This fragility is not merely an engineering nuisance; it poses a fundamental scientific question. If JEPAs are motivated by energy-based model (EBM) theory—where good representations correspond to low energy for compatible (input, target) pairs and high energy for incompatible ones—then why should their training require ad-hoc stabilization tricks that have no grounding in that theory? The gap between JEPA's elegant theoretical motivation and its brittle practical instantiation is the central problem addressed by LeJEPA (Legendre JEPA).
Balestriero and LeCun (2025) introduce LeJEPA as a provably non-collapsing self-supervised learning method that replaces all of the standard heuristic tricks with a single, theoretically grounded regularizer: SIGReg (Spectral Isometry and Geometry Regularizer). The key contributions are:
- A single regularizer replaces five independent heuristics. SIGReg eliminates the need for (a) stop-gradient, (b) EMA teacher, (c) learning-rate scheduling, (d) weight-decay scheduling, and (e) warm-up phases. The training loop reduces to a standard gradient descent on a composite loss with no asymmetric gradient flow, no momentum-updated teacher network, and no schedule-dependent hyperparameters.
- Provable collapse prevention. The authors derive, via Legendre–Fenchel duality and information-theoretic arguments, a formal guarantee that SIGReg-regularized representations cannot collapse to a low-dimensional subspace or a constant, regardless of initialization or training dynamics. This stands in contrast to prior methods where collapse prevention is empirical and configuration-dependent.
- Improved scaling behavior. Because the method is free of schedule-sensitive heuristics, it scales more predictably to larger models and longer training runs. The authors demonstrate state-of-the-art or competitive results on ImageNet linear probing benchmarks with ViT-B/16 and ViT-L/16 architectures, achieving these results with simpler training recipes.
- Energy-based model formalization. LeJEPA makes explicit the connection between JEPA training and EBM theory, showing that the SIGReg regularizer corresponds to the log-partition function (or its Legendre dual) of the energy landscape, thereby providing a rigorous foundation for what was previously a loose analogy.
In essence, LeJEPA asks: what is the minimal, provably sufficient training procedure for joint-embedding predictive learning?

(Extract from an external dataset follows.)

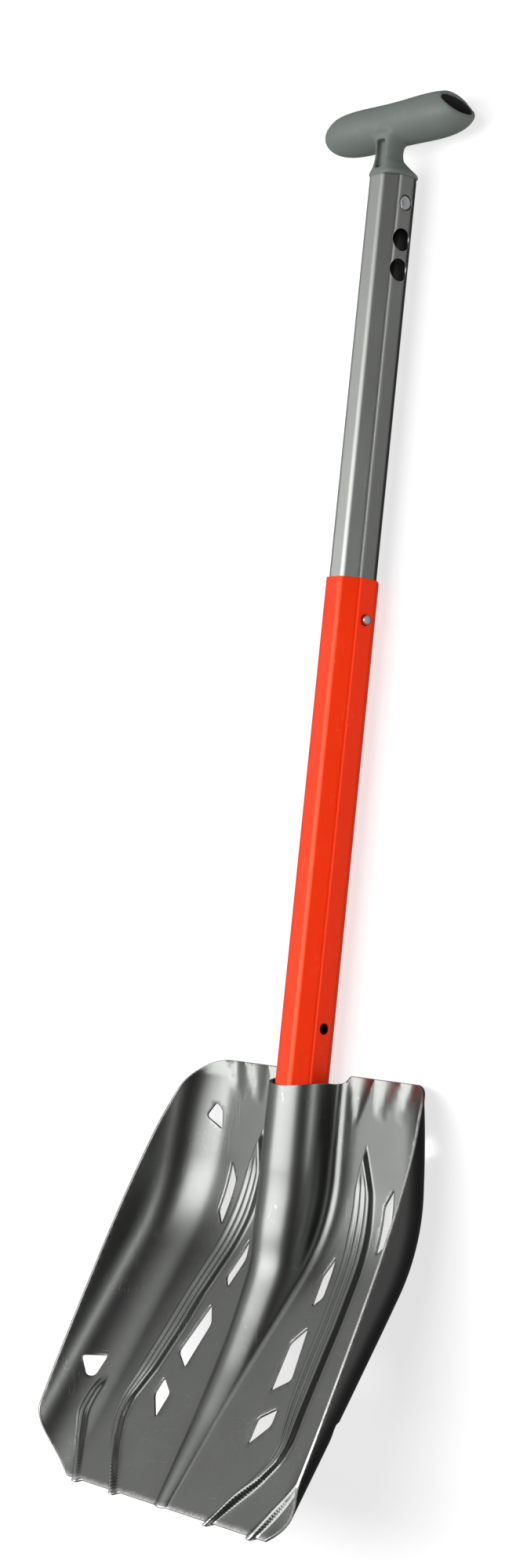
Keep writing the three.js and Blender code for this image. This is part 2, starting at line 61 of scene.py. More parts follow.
# Heights up the shaft.
LOWER_END, LOWER_TOP = -78, 295
UPPER_END, UPPER_TOP = 222, 534
BLADE_BUTTON_Z, SHORT_HOLE_Z, LENGTH_BUTTON_Z = -32, 34, 271
CORD_HOLES_Z = (496, 478)
RIVET_Z, GRIP_Z = 518, 567

# How far the buttons stand out of the lower tube, and the gap round them in their holes.
LENGTH_BUTTON_STAND, BLADE_BUTTON_STAND, BUTTON_GAP = 2.6, 1.2, 0.3
# Radius of the holes for the grip's rivet.
RIVET_HOLE = 4.6
# Plate behind the socket: its front, half width, lowest and highest edge, and the radius of
# its hole for the blade's button.
PLATE_FRONT, PLATE_HALF, PLATE_LOW, PLATE_HIGH, PLATE_HOLE = 15.3, 38, -56, 3, 4.3

# The panel runs straight down to the bend, round an arc and down a slope. The walls turn up
# round an arc and run straight to the rim, which lies at RIM_Y + RIM_SLOPE * z.
PANEL_Y = 13
BEND_START, BEND_LENGTH, LEAN = -50, 55, 0.53
WALL_RADIUS, WALL_TURN = 31, math.radians(86)
RIM_Y, RIM_SLOPE = -1.8, 0.3655
# Corners: the radius of the upper ones, and the height and width cut off the lower ones.
TOP_CORNER, BOTTOM_CORNER, BOTTOM_CUT = 20, 36, 32
# The ridge's crest and foot arcs, as shares of one arc that would span its height and width.
CREST_SHARE, FOOT_SHARE = 0.78, 0.22
# The top edge dips over the ridge, by this much and over this half width.
TOP_DIP, TOP_DIP_HALF = 9, 26
# Flanks of the ribs, the two fine grooves across a main rib, and how far the ribs run past
# the cutting edge.
RIB_FLANK, OUTER_RIB_FLANK = 2.6, 2.4
GROOVE_SHARES, GROOVE_WIDTH = (0.36, 0.64), 0.75
RUN_OUT = 2.4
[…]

The answer turns out to be surprisingly simple—a reconstruction loss plus a spectral regularizer—and the resulting method is both more stable and more interpretable than its heuristic-laden predecessors.
2. Method
To understand LeJEPA, it helps to start with why existing JEPAs are so fragile, and then see how LeJEPA resolves the fragility with a single, elegant mechanism.
The Collapse Problem: An Analogy
Every existing JEPA variant fights collapse through a set of engineering tricks that evolved empirically:
- Stop-gradient: The target encoder does not receive gradients from the prediction loss. This prevents the trivial solution where both encoders converge to a constant.
- EMA teacher: Instead of being trained directly, the target encoder is a slowly-moving average of the context encoder. This creates a stable target that doesn't shift too quickly.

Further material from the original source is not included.